In Estrella, et al., vs. Sangalang (42 Off. Gaz., 2095), plaintiffs-appellees prayed to be allowed to withdraw all the monthly rentals deposited by defendant appellant for the months of March, April, May, and June, 1945, at the rate of P30, and for the July, August, and September, at the rate of P37.50. Defendant opposed the withdrawal of all the amounts deposited on the ground that he did not agree to the increased rental of P37.50 a month, he being willing to continue paying the prewar rental of P30 a month. By resolution adopted on October 13, 1945,, we granted the motion only as to the undisputed monthly payment of P30, but not as to the disputed balance of P7.50 per month, which will be taken up when the case is finally decided.

In four cases — L-187, L-188, L-189, and L-190, Reyes vs. Regala, et al., — by resolution adopted on February 16, 1946, we granted appellees’ petition to withdraw all the amounts deposited by appellants by way of rentals, “it appearing that counsel for the appellants is agreeable thereto.” In case L-97, Borja vs. Bautista, we granted equally the motion, “defendants not having filed any objection thereto. “Similar petition was granted in L-715, Leus, et al., vs. Valentin, because defendant failed to object to the petition.

On the other side, in case L-702, Bamboa Hilado vs. Schweigert, plaintiff’s motion to withdraw rents was denied because appellant opposed it on the ground that the ownership of the property in question is in litigation between plaintiff and a third party, Salem Assad, who claims to be the owner and to be entitled to the rents in question.

It is therefore, settled that when the defendant agrees or fails to oppose plaintiff’s petition to withdraw said moneys, the petition must be granted.

The wordings and phraseology of the rules are not rigid mouldings. They are the means to convey the ideas and legal objectives of the authors, always with the view of attaining justice. Those ideas and objectives are not rigid in themselves, but are resilient as all manifestations of the mind, as all rules of human life and conduct. The purpose of sections 8 and 9 of Rule 72 is to avoid that the defendant may suffer if plaintiff should be allowed to withdraw the moneys deposited when the plaintiff’s right to collect the moneys is in issue. Where no such issue is raised, there is no harm to be protected against.

Plaintiffs’ petition to withdraw the rents deposited is granted; but his petition to require defendant to surrender the receipts for moneys deposited, being groundless and unnecessary, is denied.

Moran, Bengzon, C.J., Paras, Pablo, Hilado, Briones, Padilla and Tuason, JJ., concur.


FERIA, J., concurring:

I concur in the result on the ground that the defendant-appellant in this case impliedly agreed to the withdrawal by the plaintiffs-appellees of the rents deposited by him with the courts, in accordance with sections 8 and 9, Rule 72, of the Rules of Court.
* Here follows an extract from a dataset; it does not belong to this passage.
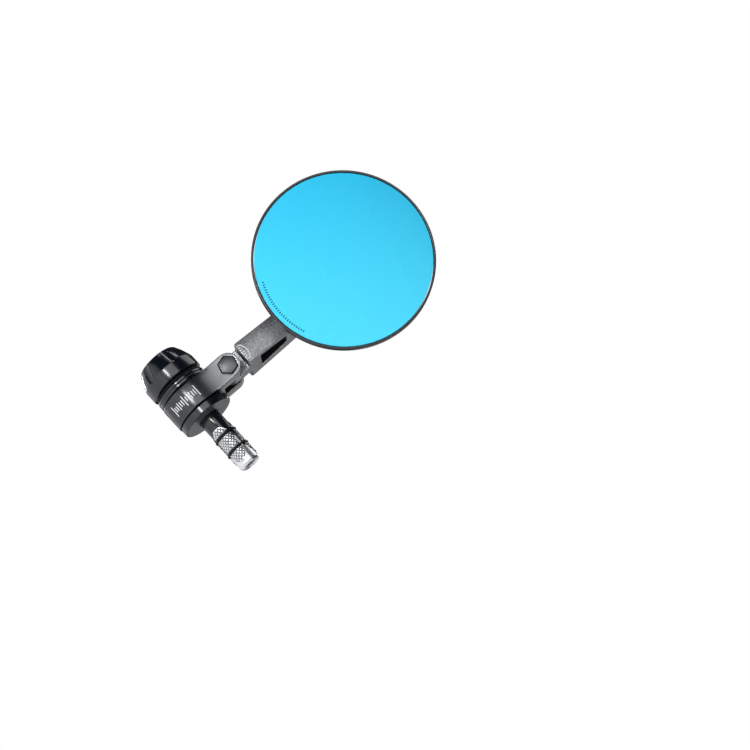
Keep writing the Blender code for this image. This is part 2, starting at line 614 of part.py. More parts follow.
def make_rear(part):
    """Cone, grey ring and grooved shell on the back, with the ring that locks the shell."""
    edge = 0.4 * MM
    shoulder_w = SHELL_W - GAP
    recess = HUB_R + GAP
    part("hub_cone", [(CONE_R, shoulder_w + 0.6 * MM), (CONE_R, CONE_EDGE_W - edge),
                      (CONE_R - edge, CONE_EDGE_W), (24.3 * MM, 0.45 * MM), (21.6 * MM, 2.0 * MM),
                      (19.0 * MM, 3.8 * MM), (recess + edge, HUB_W - 2 * GAP),
                      (recess, HUB_W - 2 * GAP), (recess, SEAT_SPLIT_W - GAP),
                      (BOSS_BORE_R, SEAT_SPLIT_W - GAP), (BOSS_BORE_R, BOSS_W), (BOSS_R, BOSS_W),
                      (BOSS_R, shoulder_w + 0.6 * MM)], "cone_dark")
    part("shell_lock_ring", ring_profile(BOSS_R + GAP, 25.0 * MM, BOSS_W, BOSS_W + 1.3 * MM, GAP),
         "dark_steel")
    part("rear_shell", [(GLASS_R, -9.4 * MM), (GLASS_R, -8.8 * MM),
                        (SCALE_RING_R + GAP, SHELL_W), (BOSS_R + GAP, SHELL_W),
                        (BOSS_R + GAP, SHELL_W - SHELL_T), (34.9 * MM, SHELL_W - SHELL_T),
                        (43.2 * MM, -9.0 * MM), (43.2 * MM, -9.4 * MM)], "grooved_silver")
    inner = CONE_R + GAP
    part("scale_ring", [(inner, SHELL_W + GAP), (SCALE_RING_R, SHELL_W + GAP),
                        (SCALE_RING_R, -2.9 * MM), (SCALE_RING_R - edge, -2.5 * MM),
                        (inner + edge, -1.6 * MM), (inner, -1.9 * MM)], "ring_grey")


def make_front(part):
    """Convex glass in its rim, on a foam pad."""
    part("glass_pad", ring_profile(38.0 * MM, 47.6 * MM, GLASS_BACK_W + GAP, GLASS_BACK_W + 0.9 * MM),
         "foam")
    edge_w = RIM_FRONT_W + GLASS_INSET
    dome = [(GLASS_R * sin(i * pi / 12), edge_w - GLASS_BULGE * cos(i * pi / 12) ** 2)
            for i in range(6, -1, -1)]
    part("mirror_glass", [(0.0, GLASS_BACK_W), (GLASS_R, GLASS_BACK_W), *dome], "blue_glass")
    inner, edge = GLASS_R + GAP, 0.4 * MM
    part("mirror_rim", [(inner, RIM_FRONT_W + GAP), (inner + edge, RIM_FRONT_W),
                        (HEAD_R - edge, RIM_FRONT_W), (HEAD_R, RIM_FRONT_W + edge),
                        (HEAD_R, RIM_BACK_W - edge), (HEAD_R - edge, RIM_BACK_W),
                        (inner, RIM_BACK_W)], "black_gloss")


def add_retaining_screws(head):
    """Screws that hold the retaining plate against the cone's boss."""
    plate, cone = bpy.data.objects["retaining_plate"], bpy.data.objects["hub_cone"]
    top, under, tip = SCREW_W
    profile = [(0.0, top), (SCREW_HEAD_R, top), (SCREW_HEAD_R, under), (SCREW_R, under),
               (SCREW_R, tip), (0.0, tip)]
    for i in range(SCREWS):
        angle = pi / 2 + i * 2 * pi / SCREWS
        place = along_y(SCREW_CIRCLE_R * cos(angle), 0.0, SCREW_CIRCLE_R * sin(angle))
        turned(f"retaining_screw_{i + 1}", profile, "bright_steel", place, 16, head)
        cutter = cylinder_cutter(f"screw_hole_cutter_{i}", SCREW_HOLE_R, top - 2 * MM, tip + GAP,
                                 place, 16, head)
        boolean(plate, cutter)
        boolean(cone, cutter)


def main():
    for obj in list(bpy.data.objects):
        bpy.data.objects.remove(obj, do_unlink=True)
    make_core()
    make_spacer()
    make_knob()
    make_draw_bolt()
    make_wedge_sleeve()
    make_wedge_nut()
    make_jaws()
    make_o_rings()
    make_clamp()
    make_hinge()
    make_arm()
    make_stud()
    make_head()


main()
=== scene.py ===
"""Looks of a bar-end bicycle mirror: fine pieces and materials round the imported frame."""
import json
from math import acos, atan2, cos, hypot, pi, radians, sin, sqrt, tan

import bmesh
import bpy
from mathutils import Matrix, Vector
from mathutils.geometry import interpolate_bezier


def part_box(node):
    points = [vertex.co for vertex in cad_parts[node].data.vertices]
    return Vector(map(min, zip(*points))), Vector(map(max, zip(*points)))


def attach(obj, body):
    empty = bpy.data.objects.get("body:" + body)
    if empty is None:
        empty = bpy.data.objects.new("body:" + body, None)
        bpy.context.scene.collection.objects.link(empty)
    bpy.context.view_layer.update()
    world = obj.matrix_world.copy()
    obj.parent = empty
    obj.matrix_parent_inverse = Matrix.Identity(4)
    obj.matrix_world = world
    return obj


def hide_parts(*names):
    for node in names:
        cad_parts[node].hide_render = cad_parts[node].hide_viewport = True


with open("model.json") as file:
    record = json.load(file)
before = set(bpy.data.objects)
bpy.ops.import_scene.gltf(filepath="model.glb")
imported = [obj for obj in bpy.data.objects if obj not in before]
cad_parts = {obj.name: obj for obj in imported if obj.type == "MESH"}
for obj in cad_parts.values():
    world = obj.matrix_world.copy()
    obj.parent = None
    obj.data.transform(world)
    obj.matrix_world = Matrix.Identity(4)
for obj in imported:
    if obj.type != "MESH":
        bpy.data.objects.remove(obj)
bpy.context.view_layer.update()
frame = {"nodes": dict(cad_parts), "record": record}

MM = 0.001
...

Section 8 provides in part the following was adopted or incorporated by reference in section 9, of Rule 72:

If judgment is rendered against the defendant, execution shall issue immediately, unless an appeal has been perfected and the defendant to stay execution files a sufficient bond approved by the justice of the peace or municipal court and executed to the plaintiff to enter the action in the Court of First Instance, and to pay the rents, damages, and costs down to the time of the final judgment in the action, and unless, during the pendency of the appeal, he pays to the plaintiff or to the Court of First Instance the amount of rent due from time to time under the contract, if any, as found by the judgment of the justice of the peace or municipal court to exist, or, in the absence of a contract, he pays to the plaintiff or into the court, on or before the tenth day of each calendar month, the reasonable value of the use and occupation of the premises for the preceding month at the rate determined by the judgment. All moneys so paid to the Court of First Instance shall be deposited in the provincial treasury, or in the City of Manila in the Insular Treasury, and shall be held there until the final disposition of the appeal.

The law given the defendant-appellant the right, either to pay the rents to the plaintiff, or deposit it with the court, the rentals or reasonable compensation for the pendency of the appeal, and if he choses to do the latter, moneys so deposited with the court “shall be held there until the final disposition of the appeal,” that is, until final judgment is rendered ordering the payment of said rents and compensation to the plaintiff. In providing for such deposit, it is not, therefore, the “purpose of the law to avoid that the defendant any suffer if plaintiff should be allowed to withdraw the money deposited by the defendant” as stated in the decision of the court. Consequently, unless the defendant-appellant agrees, expressly or impliedly, to the withdrawal by the plaintiff of the money so deposited during the pendency of the appeal, the court can not allow the plaintiff to withdraw it, irrespective of whether or not the right of the plaintiffs to collect the money is in issue. Because to grant such withdrawal before the final disposition of the appeal would be tantamount to grant a partial execution of the judgment during said pendency without any authority of law, and thus deprive the appellant of his right to have the money held by the court until the final disposal of the appeal.